## Start Data shown

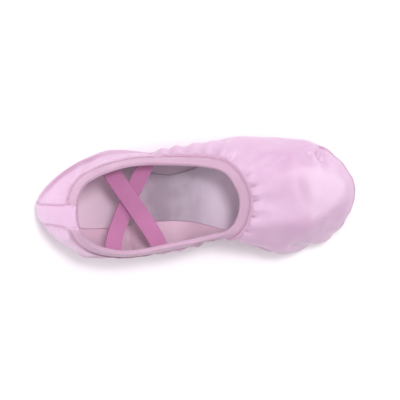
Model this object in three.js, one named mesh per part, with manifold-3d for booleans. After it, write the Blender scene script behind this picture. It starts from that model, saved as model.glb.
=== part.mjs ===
// Satin ballet slipper, left foot: a soft hollow upper on two suede pads, with a full-length insole, a folded
// binding round the collar, a centre-back strip that folds over the collar, and two elastic bands that cross
// over the opening. Millimetres, +Z up, toe towards +X, inner (arch) side of the foot towards -Y.
import * as THREE from "three";
import { mergeVertices } from "three/addons/utils/BufferGeometryUtils.js";
import Module from "manifold-3d";

// Driving dimensions.
const LENGTH = 200; // length that the shares along refer to; the finished shoe is 3 mm shorter outside
const BALL_WIDTH = 69; // across the widest part of the forefoot, outside
const HEEL_HEIGHT = 50; // top of the collar's edge at the back, above the floor
const WALL = 1.6; // satin and cotton lining together
const PAD = 1.8; // suede sole pads
const SOCK = 1.3; // insole
const GAP = 0.3; // between pieces that lie on each other
const BINDING = 7.5; // depth of the folded binding, each side of the collar's edge
const FOLD = 0.7; // thickness of the folded binding and of the centre-back strip
const STRIP_WIDTH = 12.5; // centre-back strip
const STRIP_MIDDLE = -1.8; // its middle from the centre back; below 0 is towards the inner side
const STRIP_REACH = 11; // how far it hangs down inside the heel
const STRIP_START = 0.86; // its lower end outside, as a share of the way down the wall
const ELASTIC_WIDTH = 10;
const ELASTIC_THICKNESS = 1;
const ELASTIC_DOWN = BINDING + 1.9; // ends of the elastics below the collar's edge
const ELASTIC_IN = -(WALL + 1.2 * ELASTIC_THICKNESS); // and their middle plane from the upper's outer face
const ELASTIC_LEANS = [4, 9]; // how far they lead in from the outer and the inner wall before they turn
const ELASTIC_STEPS = 20;
const ARCH_LIFT = 5; // underside of the arch above the pads
const TOE_SPRING = 5; // underside of the toe's tip above the pads
const ARCH_MIDDLE = 0.445; // these four are shares of LENGTH
const ARCH_HALF = 0.115;
const SPRING_START = 0.75;
const SPRING_END = 0.985;
const PAD_MARGIN = 2.5; // pads reach this far outside the foot line
const SOCK_MARGIN = -0.5; // the insole reaches this far outside it
const WINDOW_MARGIN = 5; // the upper's turned-in edge that lies on each pad

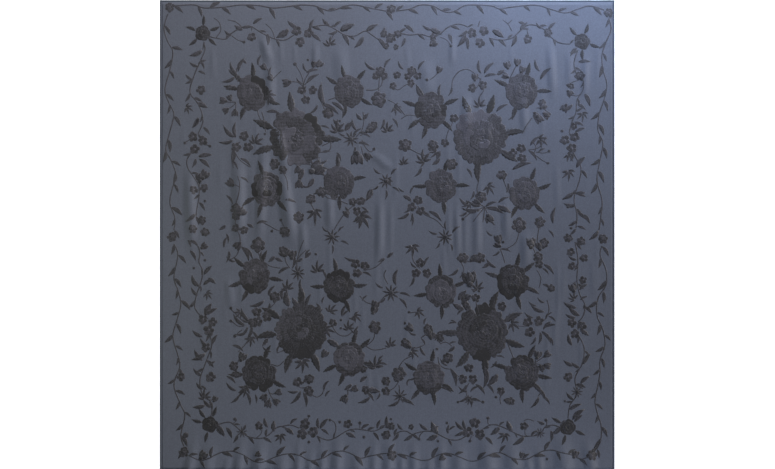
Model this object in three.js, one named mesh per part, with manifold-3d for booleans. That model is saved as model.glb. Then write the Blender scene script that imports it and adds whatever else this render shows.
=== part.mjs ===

## End Data shown

Set down the lines above as they stand, starting with the first line and ending with the line that contains "import Module from".

» **Task output**:
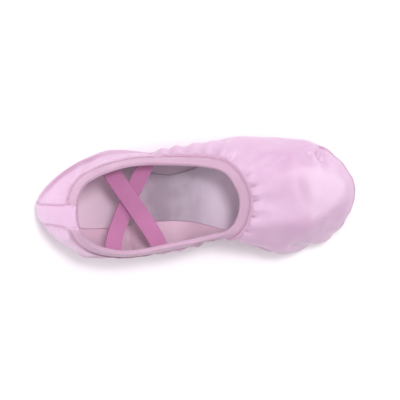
Model this object in three.js, one named mesh per part, with manifold-3d for booleans. After it, write the Blender scene script behind this picture. It starts from that model, saved as model.glb.
=== part.mjs ===
// Satin ballet slipper, left foot: a soft hollow upper on two suede pads, with a full-length insole, a folded
// binding round the collar, a centre-back strip that folds over the collar, and two elastic bands that cross
// over the opening. Millimetres, +Z up, toe towards +X, inner (arch) side of the foot towards -Y.
import * as THREE from "three";
import { mergeVertices } from "three/addons/utils/BufferGeometryUtils.js";
import Module from "manifold-3d";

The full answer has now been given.